### PROBLEM TO SOLVE
Return only the lines between the line holding "as one piece" and the line holding "in imported if", the two boundary lines included, exactly as they appear.

-- -- --

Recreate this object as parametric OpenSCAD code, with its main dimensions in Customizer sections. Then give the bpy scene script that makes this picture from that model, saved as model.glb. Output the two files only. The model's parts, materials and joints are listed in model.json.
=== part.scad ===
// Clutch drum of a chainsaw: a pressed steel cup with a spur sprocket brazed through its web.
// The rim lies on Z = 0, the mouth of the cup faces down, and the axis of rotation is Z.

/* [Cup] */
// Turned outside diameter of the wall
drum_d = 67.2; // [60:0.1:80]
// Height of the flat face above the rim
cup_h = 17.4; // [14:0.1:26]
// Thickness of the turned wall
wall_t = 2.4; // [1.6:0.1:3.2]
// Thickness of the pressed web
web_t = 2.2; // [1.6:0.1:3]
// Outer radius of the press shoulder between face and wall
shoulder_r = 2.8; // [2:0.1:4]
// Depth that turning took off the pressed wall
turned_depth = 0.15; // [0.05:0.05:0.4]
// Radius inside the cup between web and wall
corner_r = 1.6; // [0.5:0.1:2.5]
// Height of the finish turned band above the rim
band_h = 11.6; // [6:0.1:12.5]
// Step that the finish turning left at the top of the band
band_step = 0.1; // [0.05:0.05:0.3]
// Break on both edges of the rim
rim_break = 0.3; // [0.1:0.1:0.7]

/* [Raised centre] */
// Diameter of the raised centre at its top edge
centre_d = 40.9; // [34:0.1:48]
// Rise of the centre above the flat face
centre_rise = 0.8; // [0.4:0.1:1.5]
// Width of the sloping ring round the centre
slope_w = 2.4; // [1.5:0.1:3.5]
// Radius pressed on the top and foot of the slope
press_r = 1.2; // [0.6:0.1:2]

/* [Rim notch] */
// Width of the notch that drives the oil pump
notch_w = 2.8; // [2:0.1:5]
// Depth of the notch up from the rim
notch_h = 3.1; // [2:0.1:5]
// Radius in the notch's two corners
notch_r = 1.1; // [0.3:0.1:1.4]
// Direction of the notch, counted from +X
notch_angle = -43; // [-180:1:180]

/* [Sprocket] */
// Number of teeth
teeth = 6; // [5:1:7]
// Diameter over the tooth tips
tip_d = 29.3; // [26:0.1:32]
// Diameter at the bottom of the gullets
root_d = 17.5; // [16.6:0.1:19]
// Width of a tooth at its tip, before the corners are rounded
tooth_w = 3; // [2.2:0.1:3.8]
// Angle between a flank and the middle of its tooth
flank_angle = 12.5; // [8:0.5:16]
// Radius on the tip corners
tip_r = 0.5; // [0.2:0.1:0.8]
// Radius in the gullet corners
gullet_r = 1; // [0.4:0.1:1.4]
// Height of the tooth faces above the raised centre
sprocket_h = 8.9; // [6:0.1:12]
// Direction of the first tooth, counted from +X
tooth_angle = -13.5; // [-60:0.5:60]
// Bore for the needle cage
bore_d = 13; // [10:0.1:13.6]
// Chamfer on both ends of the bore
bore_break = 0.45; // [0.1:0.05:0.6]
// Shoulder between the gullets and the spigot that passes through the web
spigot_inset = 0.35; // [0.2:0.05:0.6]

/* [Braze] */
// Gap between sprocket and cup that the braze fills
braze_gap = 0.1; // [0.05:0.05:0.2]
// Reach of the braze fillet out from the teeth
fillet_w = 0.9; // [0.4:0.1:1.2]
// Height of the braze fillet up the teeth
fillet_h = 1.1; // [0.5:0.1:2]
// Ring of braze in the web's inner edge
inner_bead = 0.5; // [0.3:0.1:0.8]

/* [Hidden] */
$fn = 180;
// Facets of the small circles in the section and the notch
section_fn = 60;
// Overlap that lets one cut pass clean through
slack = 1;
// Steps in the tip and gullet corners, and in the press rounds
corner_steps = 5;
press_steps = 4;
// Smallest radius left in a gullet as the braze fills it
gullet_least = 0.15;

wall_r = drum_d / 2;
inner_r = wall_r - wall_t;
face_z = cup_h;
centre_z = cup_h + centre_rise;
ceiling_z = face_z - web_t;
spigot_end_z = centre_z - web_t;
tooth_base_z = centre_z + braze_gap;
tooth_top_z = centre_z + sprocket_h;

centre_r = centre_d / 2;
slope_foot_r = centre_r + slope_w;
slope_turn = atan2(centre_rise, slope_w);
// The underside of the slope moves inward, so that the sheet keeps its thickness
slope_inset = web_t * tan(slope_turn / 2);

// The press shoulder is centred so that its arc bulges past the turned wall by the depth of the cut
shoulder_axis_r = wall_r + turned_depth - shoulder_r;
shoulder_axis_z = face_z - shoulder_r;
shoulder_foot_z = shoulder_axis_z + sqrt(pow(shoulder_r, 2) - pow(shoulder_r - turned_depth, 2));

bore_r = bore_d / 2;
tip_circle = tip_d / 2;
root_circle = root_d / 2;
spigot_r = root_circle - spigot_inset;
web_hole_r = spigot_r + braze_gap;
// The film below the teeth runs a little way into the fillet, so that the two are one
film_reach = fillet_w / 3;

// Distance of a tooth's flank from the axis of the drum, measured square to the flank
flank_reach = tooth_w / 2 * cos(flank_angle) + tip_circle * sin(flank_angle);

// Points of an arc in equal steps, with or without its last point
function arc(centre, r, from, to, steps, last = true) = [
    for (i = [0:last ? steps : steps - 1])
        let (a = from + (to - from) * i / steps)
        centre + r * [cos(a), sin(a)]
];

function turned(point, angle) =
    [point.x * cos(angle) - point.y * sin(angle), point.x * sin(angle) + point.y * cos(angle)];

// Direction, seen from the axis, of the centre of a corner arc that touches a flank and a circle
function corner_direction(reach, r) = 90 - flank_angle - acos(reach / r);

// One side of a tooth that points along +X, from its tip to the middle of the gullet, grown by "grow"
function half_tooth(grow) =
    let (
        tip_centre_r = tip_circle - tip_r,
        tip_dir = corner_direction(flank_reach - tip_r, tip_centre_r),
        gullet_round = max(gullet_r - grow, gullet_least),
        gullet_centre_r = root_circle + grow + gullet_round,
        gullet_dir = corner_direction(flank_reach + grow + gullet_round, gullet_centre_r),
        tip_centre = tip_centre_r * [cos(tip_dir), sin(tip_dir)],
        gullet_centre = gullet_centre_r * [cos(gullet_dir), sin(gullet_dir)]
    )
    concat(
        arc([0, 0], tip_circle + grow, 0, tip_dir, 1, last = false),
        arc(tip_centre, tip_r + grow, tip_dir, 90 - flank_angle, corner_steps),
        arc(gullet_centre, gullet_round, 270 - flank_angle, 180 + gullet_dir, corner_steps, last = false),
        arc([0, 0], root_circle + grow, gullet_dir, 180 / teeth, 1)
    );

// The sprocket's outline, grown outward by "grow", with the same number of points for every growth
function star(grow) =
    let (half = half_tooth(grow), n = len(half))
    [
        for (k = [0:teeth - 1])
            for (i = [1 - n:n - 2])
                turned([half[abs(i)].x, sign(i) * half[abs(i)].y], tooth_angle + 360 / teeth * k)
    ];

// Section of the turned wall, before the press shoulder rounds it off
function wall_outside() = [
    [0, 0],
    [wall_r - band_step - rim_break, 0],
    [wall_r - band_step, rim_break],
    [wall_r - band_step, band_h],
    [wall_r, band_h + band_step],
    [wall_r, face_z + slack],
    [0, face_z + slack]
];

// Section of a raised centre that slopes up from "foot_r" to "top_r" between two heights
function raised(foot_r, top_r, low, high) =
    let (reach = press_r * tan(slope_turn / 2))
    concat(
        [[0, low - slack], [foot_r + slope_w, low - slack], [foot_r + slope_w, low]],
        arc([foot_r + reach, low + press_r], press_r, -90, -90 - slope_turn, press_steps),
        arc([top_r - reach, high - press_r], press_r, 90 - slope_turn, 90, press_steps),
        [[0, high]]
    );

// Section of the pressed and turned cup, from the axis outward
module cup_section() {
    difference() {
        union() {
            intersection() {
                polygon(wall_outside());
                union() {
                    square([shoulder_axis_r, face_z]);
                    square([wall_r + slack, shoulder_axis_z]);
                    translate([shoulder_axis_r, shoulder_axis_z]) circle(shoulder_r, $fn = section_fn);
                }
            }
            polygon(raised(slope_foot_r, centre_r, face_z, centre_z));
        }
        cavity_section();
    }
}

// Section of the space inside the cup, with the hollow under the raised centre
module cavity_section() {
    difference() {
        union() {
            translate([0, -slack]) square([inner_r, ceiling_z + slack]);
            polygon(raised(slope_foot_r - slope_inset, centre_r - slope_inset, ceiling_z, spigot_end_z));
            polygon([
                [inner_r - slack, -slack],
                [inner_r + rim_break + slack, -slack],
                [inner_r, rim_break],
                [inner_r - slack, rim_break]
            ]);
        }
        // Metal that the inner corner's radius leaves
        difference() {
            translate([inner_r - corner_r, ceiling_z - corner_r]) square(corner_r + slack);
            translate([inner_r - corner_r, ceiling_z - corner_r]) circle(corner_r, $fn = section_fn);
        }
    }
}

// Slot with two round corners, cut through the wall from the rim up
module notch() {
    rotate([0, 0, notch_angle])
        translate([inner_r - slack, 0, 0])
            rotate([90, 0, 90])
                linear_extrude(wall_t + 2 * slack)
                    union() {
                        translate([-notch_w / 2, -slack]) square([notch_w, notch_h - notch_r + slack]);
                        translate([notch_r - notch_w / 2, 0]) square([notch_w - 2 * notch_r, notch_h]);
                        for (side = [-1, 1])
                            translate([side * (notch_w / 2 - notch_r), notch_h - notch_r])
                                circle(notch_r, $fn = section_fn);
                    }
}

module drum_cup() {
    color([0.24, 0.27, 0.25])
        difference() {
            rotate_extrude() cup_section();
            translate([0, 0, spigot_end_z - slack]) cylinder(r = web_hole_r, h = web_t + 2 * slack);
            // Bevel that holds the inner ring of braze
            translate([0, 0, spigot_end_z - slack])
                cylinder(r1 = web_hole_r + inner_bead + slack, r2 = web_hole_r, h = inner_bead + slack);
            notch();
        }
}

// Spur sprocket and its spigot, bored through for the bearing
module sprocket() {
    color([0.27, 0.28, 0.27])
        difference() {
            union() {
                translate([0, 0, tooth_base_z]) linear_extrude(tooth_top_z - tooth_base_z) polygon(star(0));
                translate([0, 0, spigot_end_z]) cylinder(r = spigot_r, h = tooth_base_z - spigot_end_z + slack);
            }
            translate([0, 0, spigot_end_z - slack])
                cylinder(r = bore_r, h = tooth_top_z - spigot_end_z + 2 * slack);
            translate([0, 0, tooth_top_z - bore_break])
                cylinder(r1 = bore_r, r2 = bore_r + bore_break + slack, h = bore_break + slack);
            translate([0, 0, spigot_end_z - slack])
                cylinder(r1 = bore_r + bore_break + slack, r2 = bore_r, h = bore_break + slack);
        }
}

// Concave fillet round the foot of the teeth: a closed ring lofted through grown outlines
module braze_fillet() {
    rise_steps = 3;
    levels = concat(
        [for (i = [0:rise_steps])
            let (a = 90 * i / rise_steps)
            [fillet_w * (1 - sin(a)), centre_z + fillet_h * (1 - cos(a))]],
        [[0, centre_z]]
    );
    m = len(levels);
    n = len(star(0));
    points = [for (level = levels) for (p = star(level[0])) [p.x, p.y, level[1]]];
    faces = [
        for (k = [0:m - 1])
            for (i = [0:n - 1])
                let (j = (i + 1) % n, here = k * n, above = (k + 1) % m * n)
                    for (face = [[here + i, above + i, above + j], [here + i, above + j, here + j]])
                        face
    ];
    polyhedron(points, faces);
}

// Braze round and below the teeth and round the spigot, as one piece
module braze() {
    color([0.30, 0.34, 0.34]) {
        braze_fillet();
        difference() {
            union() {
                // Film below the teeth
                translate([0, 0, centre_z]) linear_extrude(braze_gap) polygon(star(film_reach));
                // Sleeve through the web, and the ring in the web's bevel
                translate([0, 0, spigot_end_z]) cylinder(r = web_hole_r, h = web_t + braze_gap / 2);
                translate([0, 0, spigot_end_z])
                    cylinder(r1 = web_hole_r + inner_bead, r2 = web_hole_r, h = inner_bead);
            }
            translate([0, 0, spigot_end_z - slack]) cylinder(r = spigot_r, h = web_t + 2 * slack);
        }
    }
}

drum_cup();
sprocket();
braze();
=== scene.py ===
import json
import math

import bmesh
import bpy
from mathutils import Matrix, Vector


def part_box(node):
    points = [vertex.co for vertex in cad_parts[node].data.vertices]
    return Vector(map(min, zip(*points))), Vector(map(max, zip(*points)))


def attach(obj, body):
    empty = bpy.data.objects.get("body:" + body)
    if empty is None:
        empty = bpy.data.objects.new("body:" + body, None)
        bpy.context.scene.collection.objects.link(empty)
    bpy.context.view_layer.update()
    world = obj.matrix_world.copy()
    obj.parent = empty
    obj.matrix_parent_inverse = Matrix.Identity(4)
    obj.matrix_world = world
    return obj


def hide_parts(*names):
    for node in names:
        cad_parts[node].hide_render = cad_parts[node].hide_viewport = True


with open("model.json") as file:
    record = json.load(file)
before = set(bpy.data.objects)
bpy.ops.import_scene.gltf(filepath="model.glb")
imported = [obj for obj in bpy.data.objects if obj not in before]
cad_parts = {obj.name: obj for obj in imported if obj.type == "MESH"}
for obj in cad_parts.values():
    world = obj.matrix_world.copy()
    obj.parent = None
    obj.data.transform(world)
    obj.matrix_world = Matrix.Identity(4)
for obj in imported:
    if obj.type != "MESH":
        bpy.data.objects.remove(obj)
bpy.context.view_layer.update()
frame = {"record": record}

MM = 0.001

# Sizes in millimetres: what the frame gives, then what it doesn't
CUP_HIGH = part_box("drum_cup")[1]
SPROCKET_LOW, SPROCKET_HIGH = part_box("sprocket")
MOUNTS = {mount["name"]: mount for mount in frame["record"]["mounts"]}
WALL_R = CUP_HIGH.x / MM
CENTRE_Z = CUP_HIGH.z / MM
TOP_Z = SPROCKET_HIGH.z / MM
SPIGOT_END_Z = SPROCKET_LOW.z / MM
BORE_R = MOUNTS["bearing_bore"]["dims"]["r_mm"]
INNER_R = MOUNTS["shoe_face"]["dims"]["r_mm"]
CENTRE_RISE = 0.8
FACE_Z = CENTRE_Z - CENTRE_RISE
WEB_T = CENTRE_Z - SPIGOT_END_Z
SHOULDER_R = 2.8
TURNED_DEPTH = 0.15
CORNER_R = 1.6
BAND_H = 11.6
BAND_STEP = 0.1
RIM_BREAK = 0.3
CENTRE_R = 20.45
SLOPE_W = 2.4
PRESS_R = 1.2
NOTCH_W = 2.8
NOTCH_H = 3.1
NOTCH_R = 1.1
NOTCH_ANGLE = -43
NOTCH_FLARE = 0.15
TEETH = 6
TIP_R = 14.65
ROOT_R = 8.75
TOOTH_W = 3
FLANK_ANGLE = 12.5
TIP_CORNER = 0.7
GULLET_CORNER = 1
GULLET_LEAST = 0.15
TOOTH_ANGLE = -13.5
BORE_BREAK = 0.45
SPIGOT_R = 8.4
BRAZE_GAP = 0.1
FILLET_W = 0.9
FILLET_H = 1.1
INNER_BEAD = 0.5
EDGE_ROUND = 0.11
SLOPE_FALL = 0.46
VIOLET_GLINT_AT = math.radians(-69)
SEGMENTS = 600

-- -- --

### RESPONSE FOR THIS EXERCISE
// Braze round and below the teeth and round the spigot, as one piece
module braze() {
    color([0.30, 0.34, 0.34]) {
        braze_fillet();
        difference() {
            union() {
                // Film below the teeth
                translate([0, 0, centre_z]) linear_extrude(braze_gap) polygon(star(film_reach));
                // Sleeve through the web, and the ring in the web's bevel
                translate([0, 0, spigot_end_z]) cylinder(r = web_hole_r, h = web_t + braze_gap / 2);
                translate([0, 0, spigot_end_z])
                    cylinder(r1 = web_hole_r + inner_bead, r2 = web_hole_r, h = inner_bead);
            }
            translate([0, 0, spigot_end_z - slack]) cylinder(r = spigot_r, h = web_t + 2 * slack);
        }
    }
}

drum_cup();
sprocket();
braze();
=== scene.py ===
import json
import math

import bmesh
import bpy
from mathutils import Matrix, Vector


def part_box(node):
    points = [vertex.co for vertex in cad_parts[node].data.vertices]
    return Vector(map(min, zip(*points))), Vector(map(max, zip(*points)))


def attach(obj, body):
    empty = bpy.data.objects.get("body:" + body)
    if empty is None:
        empty = bpy.data.objects.new("body:" + body, None)
        bpy.context.scene.collection.objects.link(empty)
    bpy.context.view_layer.update()
    world = obj.matrix_world.copy()
    obj.parent = empty
    obj.matrix_parent_inverse = Matrix.Identity(4)
    obj.matrix_world = world
    return obj


def hide_parts(*names):
    for node in names:
        cad_parts[node].hide_render = cad_parts[node].hide_viewport = True


with open("model.json") as file:
    record = json.load(file)
before = set(bpy.data.objects)
bpy.ops.import_scene.gltf(filepath="model.glb")
imported = [obj for obj in bpy.data.objects if obj not in before]
cad_parts = {obj.name: obj for obj in imported if obj.type == "MESH"}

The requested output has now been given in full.